The Singapore Council of Women's Organisations (SCWO) is honouring not just a few, but 108 remarkable women, from female rights activists to influential professionals and a housewife who has cared for dozens of abused children.
The national co-ordinating body of women's groups here, the Council is launching a virtual Singapore Women's Hall of Fame on March 14 to mark International Women's Day, which falls on March 8, or this Saturday.
Its president Laura Hwang said: "We want to make sure that these women's lives are documented as they are so significant and inspiring and they can serve as role models, especially to the younger generation."
The SCWO is expanding on an initiative which it started in 2005.

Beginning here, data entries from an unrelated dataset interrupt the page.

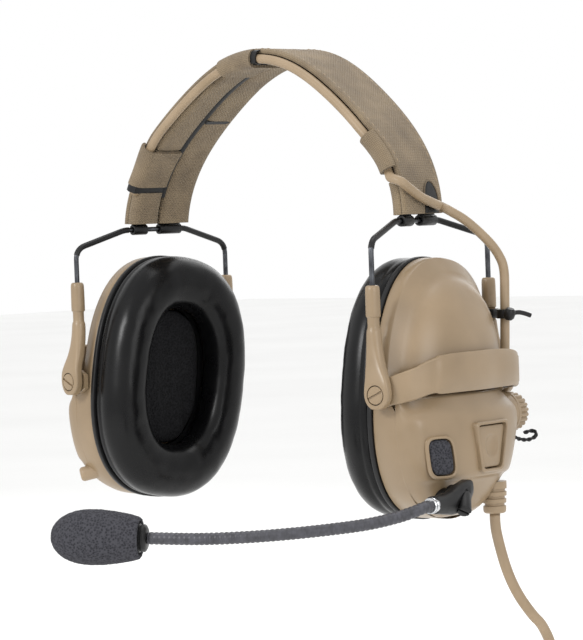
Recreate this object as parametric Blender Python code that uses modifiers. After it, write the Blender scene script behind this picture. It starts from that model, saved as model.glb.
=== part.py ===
"""Tactical radio headset: a padded headband with a wire yoke at each end, two ear cups that slide
and tilt, an electronics module with a push button and a battery cap, a boom microphone and a
trailing lead.

Metres, +Z up. The wearer faces -Y and +X is the wearer's left. The origin is the underside of the
headband's crown, where it rests on the head. Each cup is drawn in its own frame: u points out of
the ear, v points to the rear, and z = 0 is the level of the tilt pivots.
"""

import math

import bmesh
import bpy
from mathutils import Matrix, Vector

MM = 0.001
GAP = 0.3 * MM

# Headband
BAND_WIDTH = 33.4 * MM
BAND_THICK = 7.5 * MM
BAND_RADIUS = 77.0 * MM
BAND_OVAL = 3.7 * MM
BAND_SQUARE = 3.0 * MM
BAND_TOE = 2.1
BAND_LEAN = 0.071
BAND_END = math.radians(1.5)
FRONT_EDGE_END = 13.4 * MM
PAD_THICK = 2.3 * MM
COVER_THICK = 2.3 * MM
CROWN_RADIUS = BAND_RADIUS - BAND_OVAL + BAND_SQUARE
BAND_CENTRE_Z = BAND_THICK - CROWN_RADIUS

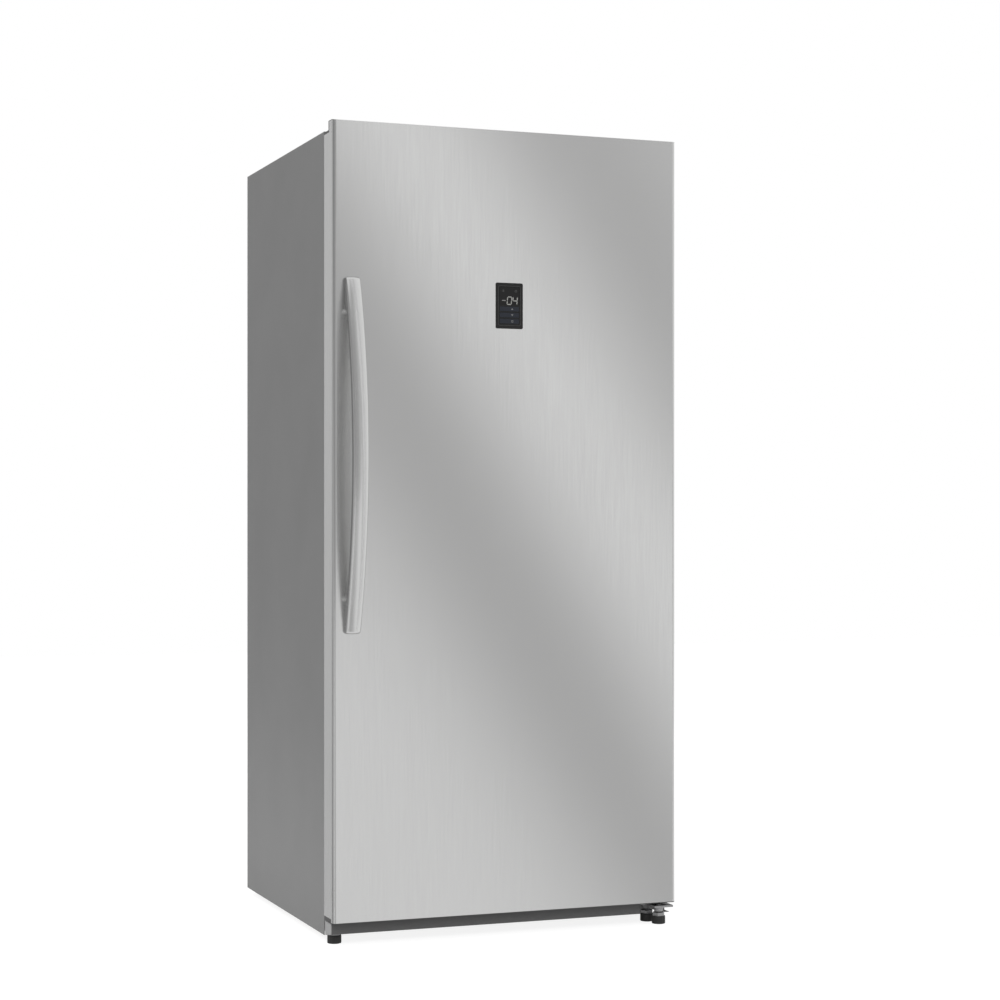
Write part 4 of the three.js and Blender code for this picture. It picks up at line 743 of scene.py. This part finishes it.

Over the years, nine women have been honoured on its Wall of Fame, located on its premises at Waterloo Street. They include war heroine Elizabeth Choy, women's rights activist Shirin Fozdar, who initiated the formation of the Syariah Court and lobbied for the Women's Charter, a set of laws to protect the rights of women and Maria Dyer, a missionary who started the first girls' school here in 1842. First called Chinese Girls' School, this later became St Margaret's School.
Now, the SCWO is placing its tribute to 108 outstanding women online so that more people have access to this. Mrs Hwang said it did not start with a fixed number of women in mind to honour and had pared the list down from more than 200 names. The selection panel was headed by Ambassador-At-Large Professor Tommy Koh.
The women on its Hall of Fame include well-known names such as novelist Catherine Lim, corporate heavy-weights such as the chief executive of Temasek Holdings Ho Ching and SingTel CEO Chua Sock Koong, politician Halimah Yacob and former swim queens Patricia Chan and Joscelin Yeo.
They also include pioneers who have died, such as Dr Lee Choo Neo, who became Singapore's first female doctor in 1919 and Hajjah Fatimah Sulaiman, who was born into a rich family in the 18th century, built up her husband's trading business and donated her Kampong Glam house to build a mosque and homes for the poor.
Also in are ordinary women like Madam Indranee Nadisen, a housewife in her 70s who has cared for more than three dozen abused and abandoned children under the Ministry of Social and Family Development Fostering Scheme.
The public can also nominate, through the website which will be launched next Friday, women whom they think deserve to be inducted into the Hall of Fame.